In recent years, capital spending by major cloud providers rose steadily as video streaming, gaming, and e-commerce grew. AI has added a new layer of demand. Companies want to automate support, summarize documents, write code, and analyze data at scale. That means more servers, more memory, and far more electricity.
What the Money Buys
Most of the $650 billion is likely to flow into a few key areas. Advanced AI chips lead the list, followed by new data centers and upgrades to existing sites. Power and cooling systems are now central to every build.
- Chips and accelerators used for training and inference
- High-bandwidth networking and storage
- New data centers and retrofits of older facilities
- Power projects, including on-site generation and grid upgrades
Suppliers across the chain could benefit. Chip designers and manufacturers, fiber and switch makers, and construction firms tied to data center builds are positioned for more orders. Electric utilities are also fielding requests for long-term power contracts.
Investor Hopes and Risks
The wager is that AI will increase revenue through new products, higher cloud usage, and productivity gains. Search with generative answers, AI copilots for work, and targeted ads are early examples. If usage climbs, the platforms could see steady fees and new ad formats.

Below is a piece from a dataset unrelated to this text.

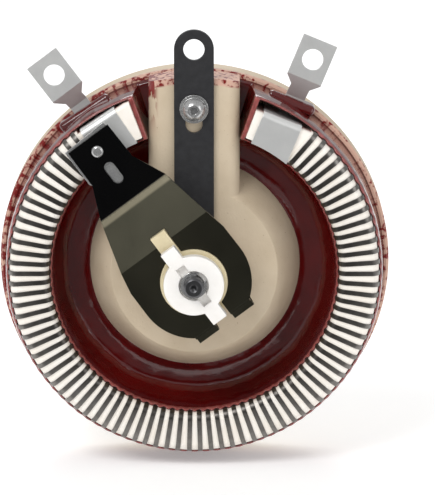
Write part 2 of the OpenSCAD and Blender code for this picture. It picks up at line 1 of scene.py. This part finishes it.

But the cost curve is steep. Training large models can run into the tens of millions of dollars per run, and serving costs rise with each user. If monetization lags, margins could be squeezed. Some analysts warn of “build now, figure it out later” cycles that strain cash flow.
There are also supply chain limits. Lead times for top-tier accelerators remain tight. Construction crews and specialized equipment are in high demand. Delays could push projects into next year and raise budgets.
Energy, Water, and Local Pushback
AI infrastructure is power-hungry. New campuses seek hundreds of megawatts, often near reliable grid hubs. Communities and regulators are weighing tax benefits against grid strain and land use. Water needs for cooling have drawn scrutiny in dry regions. Companies are testing liquid cooling and waste heat reuse to trim impact, but scale makes this a moving target.
What It Means for the Wider Market
Smaller firms may find it harder to compete at the model-training level and could shift to fine-tuning or building apps on top of larger platforms. Open-source models offer a path for developers, but hosting and serving at low latency still pull many back to the big clouds.
For customers, more capacity could bring faster services and new tools. Pricing will be a key factor. If costs per AI call stay high, buyers may limit usage to high-value tasks. If costs fall with better chips and software, adoption could spread into more routine work.
What to Watch Next
Key signals in the months ahead include orders for AI chips, power purchase deals near new data hubs, and the pace of revenue growth tied to AI features. Policy moves on energy and data use could also shape build plans.
The $650 billion push shows how quickly AI has moved from pilot to platform. The bet is bold. Returns will depend on turning raw compute into everyday value that users are willing to pay for, at scale.